Kind of like after-school programs, or kind of youth- youth focused programs. We’d like to have a kind of mental health services at WP. (IO13)

[translation] And then maybe we would like to do more follow-up with the people who went through our program because except for young people up to age 30, the people over age 30, it’s just a short meeting or we will do it at another time. (I2O3)

2.5 What do agencies think about different programs?

The agencies running the various programs we looked at (AF, CDEM, Flavie-Laurent, Pluri-elles, MIA, etc.) which, in one way or another, are involved in the process of receiving and integrating refugees and immigrants in general appreciate the financial support they receive from the governments for their work. They point out, however, that the needs are huge and that funding generally falls short of meeting the real needs of the people they are mandated to help.

Chapter 3 Analysis, discussion and recommendations

This chapter aims to analyze, in light of the findings of the first two chapters, the issue of settlement and integration of French-speaking refugees in Winnipeg. Our analysis is structured around five variables that are at the heart of the settlement and integration process. For each of these variables, we identified shortcomings, issues and recommendations based on findings from the interviews (Chapter 1 and 2).

3.1 Housing

The first step in integrating into any community is having a roof over your head. Housing is therefore a priority for the refugee, whether he or she is alone or with his or her family.

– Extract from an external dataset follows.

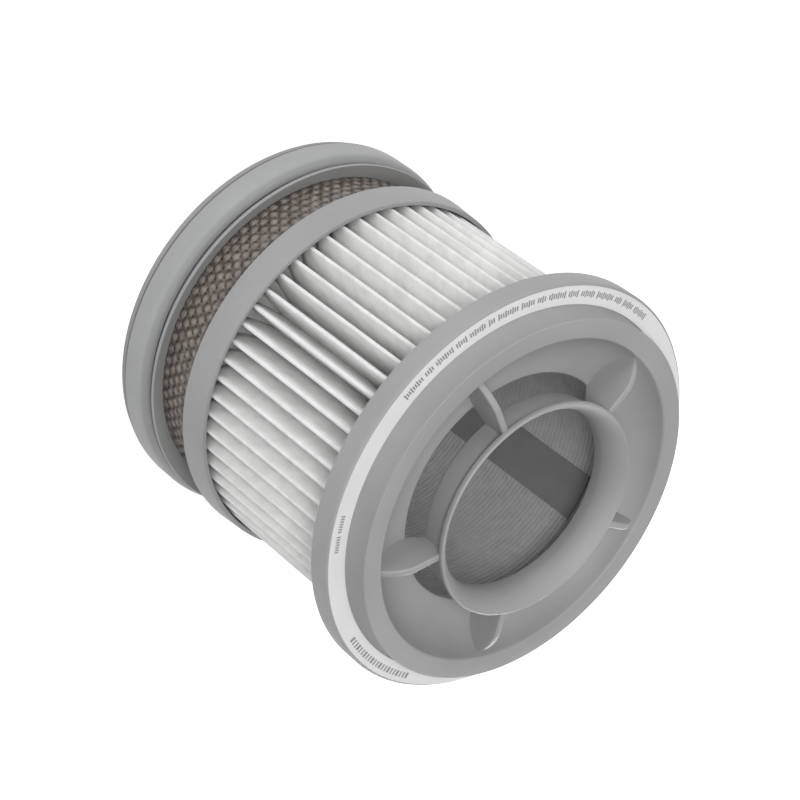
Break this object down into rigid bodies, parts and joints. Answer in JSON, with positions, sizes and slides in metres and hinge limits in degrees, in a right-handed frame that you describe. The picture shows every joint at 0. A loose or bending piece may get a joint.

Our sample is not immune to this reality. Nearly all the French-speaking refugees interviewed said that housing was a real battle, whether due to inadequate supply, cost, or finding units large enough for those with big families.

3.1.1 Shortcomings

The housing shortcomings identified in the refugee and practitioner interviews are as follows: the first shortcoming is transitional housing, i.e. the housing occupied by GARs upon their arrival before they obtain permanent, sustainable housing. To start, this housing is insufficient infrastructurally. There is a lack of space, which means that refugees and their families stay there only for a very short time. This puts pressure on them to find permanent housing, since they do not have time to do a proper search. Also, this transitional housing (rooms) does not meet the needs of refugees who often have several children. The second housing shortcoming relates to services provided by agencies to find permanent housing. These services are insufficient insofar that there is no real service that collaborates with other resources to not only find and identify available housing units, but also to inspect these units to ensure that they are suitable from a health and functional point of view, and to act as intermediaries between refugee tenants and landlords. The third shortcoming relates to the availability of housing, its cost and the type of housing. It is true that in Winnipeg, and in St. Boniface in particular, the occupancy rate is very high. This scarcity drives up the cost of housing. On top of that, the few units available are rarely suited to the family profile of French-speaking refugees. For example, our participants tell us that rent for a two-bedroom unit starts at $1,400 per month. This amount takes up almost the entire amount of income assistance a family receives from the federal government, which means that the family will depend on family allowances, which are not being put to the use for which they were intended, and food banks. Refugees are therefore torn between their need for food and their need for shelter. The fourth and final shortcoming is the location of housing. The relatively few affordable housing units available to refugees are generally far from the settlement and integration services offered by agencies (Francophone education, health care, help with job searching, etc.) and the jobs themselves. As a result, refugees are less mobile due to the costs of transportation and the lack of private transportation. They are spatially marginalized by being relatively far from public services and areas of interest.

3.1.2 Issues

It is clear that major social issues are raised by these shortcomings. Given that housing consumes family income assistance and family allowances, refugee families find themselves in twofold poverty: family poverty and child poverty. This twofold poverty is an affront to the dignity of refugees and compromises their integration into their new society. Child poverty caused by the high cost of housing is of particular concern as it jeopardizes the future of the next generation. Society as a whole loses. Housing shortcomings also raise an issue linked to poverty, namely health and well-being. First, GARs need to find permanent housing fairly quickly, since transitional housing is short term, which puts intense stress on them that further complicates their integration process. This is not a concern for privately sponsored refugees, since permanent housing has already been found for them prior to their arrival in Canada. Second, poor (unsanitary) quality housing can have adverse effects on the health and well-being of refugees.

3.1.3 Recommendations

  1. Increase the number of transitional housing units (such as Abri Marguerite) so that everyone can avail of them for a longer period of time and therefore have enough time to look for adequate and affordable permanent housing.
  2. The federal government could learn from the best practices of private sponsorship (paid housing for one year and longer) until the refugee can find decent housing.
  3. Invest more in social housing. If they have a roof over their heads, refugees will put their energy elsewhere and they will be able to integrate more quickly and become active agents of society and get off welfare. In the medium and long term, they will start paying tax and start generating income for the government.
  4. Create a housing assistance program. This program will not only make the search for housing more efficient (database containing information on units on offer, buildings and landlords), but also put refugees in touch with coordinators who will support them in their search for housing and act as intermediaries between the refugees and the landlord/sellers.
  5. Decentralize housing. The government could find housing not far from where the jobs are, particularly in rural areas where there are jobs. The housing assistance program must have a “mobility incentive” component within the province to bring the potential workers (refugees) where businesses need them.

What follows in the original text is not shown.